A casual sampling found that people here are interested in, even happy about, the newest addition to the North Shore scene. Many told us that despite the sour economy they will try their luck at the new casino. But, even more than money, some seemed concerned about the city's legendary traffic jams and the fact that visitors will have to pay to park at the Rivers Casino.

Those locals are keeping an allegiance to the thriving Meadows Racetrack & Casino, about one-half hour south in North Strabane, citing its easier drive and free parking.

We asked some residents of the South Hills if they will be among the early visitors to the Rivers.

Retired steelworker John Dindak said he will visit but only after "the crowds die down."

Mr. Dindak, 81, mayor of West Homestead, said he goes to The Meadows about once every three weeks.

"I'm there in 30 minutes from the Parkway to [Interstate] 79. I don't know what driving and traffic to the North Side will be like," he said.
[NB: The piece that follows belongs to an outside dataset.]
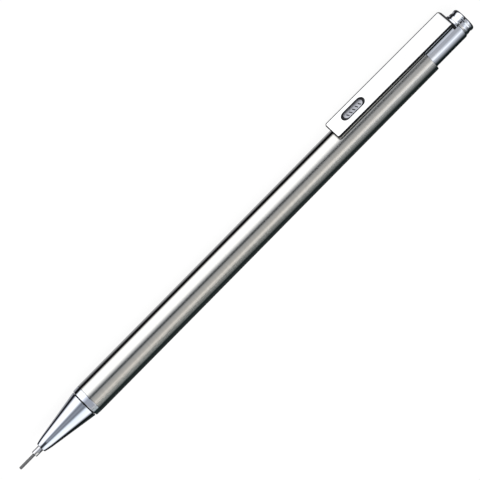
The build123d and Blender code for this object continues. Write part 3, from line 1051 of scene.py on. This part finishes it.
AHEAD_OF_THE_TIP = [
    (-180, 0.01, 0.01, 0.01),
    (-112, 0.01, 0.01, 0.01),
    (-75, 0.01, 0.01, 0.02),
    (-70, 0.20, 0.21, 0.23),
    (-60, 1.10, 1.10, 1.12),
    (-50, 1.45, 1.45, 1.45),
    (-4, 1.40, 1.40, 1.40),
    (4, 0.72, 0.75, 0.80),
    (12, 0.26, 0.28, 0.32),
    (22, 0.27, 0.29, 0.33),
    (32, 0.36, 0.39, 0.44),
    (42, 0.26, 0.28, 0.32),
    (50, 0.24, 0.26, 0.30),
    (58, 0.60, 0.65, 0.71),
    (66, 1.10, 1.18, 1.23),
    (76, 1.28, 1.32, 1.34),
    (110, 1.36, 1.36, 1.37),
    (118, 0.95, 0.96, 0.98),
    (128, 0.24, 0.26, 0.28),
    (136, 0.00, 0.00, 0.00),
    (168, 0.00, 0.00, 0.00),
    (180, 0.01, 0.01, 0.01),
]


def make_studio():
    """Polished metal sees the studio's panels; everything else is lit by a soft white dome."""
    world = bpy.data.worlds.new("studio")
    world.use_nodes = True
    bpy.context.scene.world = world
    tree = world.node_tree
    tree.nodes.clear()

    def add(kind, **settings):
        node = tree.nodes.new(kind)
        for key, value in settings.items():
            setattr(node, key, value)
        return node

    def maths(operation, a, b=None):
        node = add("ShaderNodeMath", operation=operation)
        for socket, value in zip(node.inputs, (a, b)):
            if isinstance(value, bpy.types.NodeSocket):
                tree.links.new(value, socket)
            elif value is not None:
                socket.default_value = value
        return node.outputs[0]

    def panels(stops):
        """Panels round the pencil, from stops of (degrees, red, green, blue)."""
        node = add("ShaderNodeValToRGB")
        ramp = node.color_ramp
        while len(ramp.elements) < len(stops):
            ramp.elements.new(0.5)
        for element, (degrees, *colour) in zip(ramp.elements, stops):
            element.position = (degrees + 180) / 360
            element.color = (*colour, 1)
        tree.links.new(angle, node.inputs["Fac"])
        return node.outputs["Color"]

    def window(value, low, high):
        """0 at low, rising softly to 1 at high; low may be the greater of the two."""
        node = add("ShaderNodeMapRange", interpolation_type="SMOOTHSTEP")
        node.inputs["From Min"].default_value = low
        node.inputs["From Max"].default_value = high
        tree.links.new(value, node.inputs["Value"])
        return node.outputs["Result"]

    direction = add("ShaderNodeSeparateXYZ")
    tree.links.new(add("ShaderNodeTexCoord").outputs["Generated"], direction.inputs[0])
    level = maths("MULTIPLY", direction.outputs["Y"], -1.0)
    turn = maths("ARCTAN2", direction.outputs["Z"], level)
    angle = maths("MULTIPLY_ADD", turn, 0.5 / math.pi)
    angle.node.inputs[2].default_value = 0.5
    across = direction.outputs["X"]

    def between(value, low, high, soft):
        """1 from low to high, falling to 0 over soft on both sides."""
        return maths("MULTIPLY", window(value, low - soft, low), window(value, high + soft, high))

    def over(below, stops, share):
        """These panels laid over the ones below, for a share of them."""
        node = add("ShaderNodeMix", data_type="RGBA")
        tree.links.new(share, node.inputs[0])
        tree.links.new(below, node.inputs[6])
        tree.links.new(panels(stops), node.inputs[7])
        return node.outputs[2]

    seen = over(panels(ROUND_THE_BARREL), BEHIND_THE_BUTTON, window(across, -0.068, -0.077))
    seen = over(seen, BESIDE_THE_BAND, between(across, 0.102, 0.130, 0.004))
    seen = over(seen, AHEAD_OF_THE_TIP, window(across, 0.16, 0.26))

    def scaled(strength, share, factor):
        """The strength, times the factor where share is 1."""
        change = maths("MULTIPLY_ADD", share, factor - 1.0)
        change.node.inputs[2].default_value = 1.0
        return maths("MULTIPLY", strength, change)

    # Past the ends of the panels the room is dark, as is the strip that holds the camera.
    strength = maths("MULTIPLY", window(across, -0.98, -0.85), window(across, 0.70, 0.48))
    camera_strip = between(turn, 0.40, 0.64, 0.08)
    strength = scaled(strength, maths("MULTIPLY", camera_strip, window(across, -0.095, -0.12)), 0.03)
    nose_strip = between(turn, 0.20, 0.90, 0.08)
    strength = scaled(strength, maths("MULTIPLY", nose_strip, window(across, 0.42, 0.48)), 0.2)
    # A lamp over the rear half, and a card over the tip.
    lamp = maths("MULTIPLY", window(turn, 1.05, 1.30), window(turn, 1.70, 1.50))
    strength = scaled(strength, maths("MULTIPLY", lamp, window(across, -0.03, -0.075)), 2.15)
    card = maths("MULTIPLY", between(turn, 1.60, 2.15, 0.10), between(across, 0.078, 0.097, 0.003))
    strength = scaled(strength, card, 5.0)
    studio = add("ShaderNodeBackground")
    tree.links.new(seen, studio.inputs["Color"])
    tree.links.new(strength, studio.inputs["Strength"])
    dome = add("ShaderNodeBackground")
    dome.inputs["Color"].default_value = (1.0, 0.99, 0.97, 1)
    dome.inputs["Strength"].default_value = 0.9
    blank = add("ShaderNodeBackground")
    blank.inputs["Color"].default_value = (1, 1, 1, 1)
    blank.inputs["Strength"].default_value = 1.02

    path = add("ShaderNodeLightPath")
    lit = add("ShaderNodeMixShader")
    tree.links.new(path.outputs["Is Diffuse Ray"], lit.inputs[0])
    tree.links.new(studio.outputs[0], lit.inputs[1])
    tree.links.new(dome.outputs[0], lit.inputs[2])
    out = add("ShaderNodeMixShader")
    tree.links.new(path.outputs["Is Camera Ray"], out.inputs[0])
    tree.links.new(lit.outputs[0], out.inputs[1])
    tree.links.new(blank.outputs[0], out.inputs[2])
    tree.links.new(out.outputs[0], add("ShaderNodeOutputWorld").inputs["Surface"])


make_camera()
make_floor()
make_studio()
bpy.context.scene.view_settings.view_transform = "Standard"

bpy.context.view_layer.update()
Likewise, Frank Haley, of Bethel Park, will bide his time and is concerned about traffic.

"I won't go the first few days because it will be too crowded, and I carry a portable oxygen tank," said Mr. Haley, 88, a retired U.S. Postal carrier.

"It's easier to go to The Meadows from where I live and there is less traffic. I used to go to the casinos in Atlantic City," he said. "I like casinos for the atmosphere, especially when those bills ring for a win."

Bernie Nero, 55, is new to the area; the retired musician just moved to Bethel Park. The Meadows was on his new "things to do around Pittsburgh" list, but he has yet to go.

Now, all the hype has him ready for a night -- or nights -- out trying his luck at the slots.

"My wife and I will go for a fun evening out at both casinos," he said.

George Herwig, 86, of West Mifflin, doesn't gamble but is anxious to "see the new development on the river."

"From what I've seen, it's going to add to the North Shore look," said Mr. Herwig, a retired motor coach operator.

"I think it will attract tourists and people from surrounding counties who would otherwise go to Wheeling or Atlantic City to gamble. People I know who work at Station Square are looking forward to its helping their businesses by drawing people in," he said.

Retiree Peggy Coyne Krest, 77, of Whitehall, sees no reason to switch her allegiance to the North Shore. "I'm happy at The Meadows, where I go once a month. I like the easy drive on Route 19, the convenient, free parking. And The Meadows is bigger."

The expanded Meadows, which opened in April, has 3,747 slot machines.

"If I'm going to go to a casino, it will be The Meadows," said Mary Kay Lewandowski, of Castle Shannon.

"First, you don't have to pay for parking. Second, it's easier to get to from here with less traffic. Third, The Meadows has more slot machines," said Ms. Lewandowski, 52, owner of Pittsburgh Sports Bar.

Ed Moeller, of Baldwin Borough, said he is "not a slots person."

"I've been to casinos because my wife likes them, but I usually end up sitting in the restaurants," said Mr. Moeller, 48, an accounts receivable administrator.

For some, the economy is an issue.

"I would like to go, but financially I don't know," said Mildred Fisher, 75, of Baldwin Borough. "We've been to casinos in Niagara Falls and Atlantic City, but not the ones in our own backyard."

Julie Cameron, 37, of Dormont, that town's recreation director, is also on the fence.

"I doubt I'll be going. I have a 3-year-old, and a 5-year-old and don't go out at night too much," she said.

George Branick, 79, of McKeesport, a retired steelworker isn't worried about parking or traffic or anything connected to a casino.

"I don't gamble. My money is too important to me," Mr. Branick said.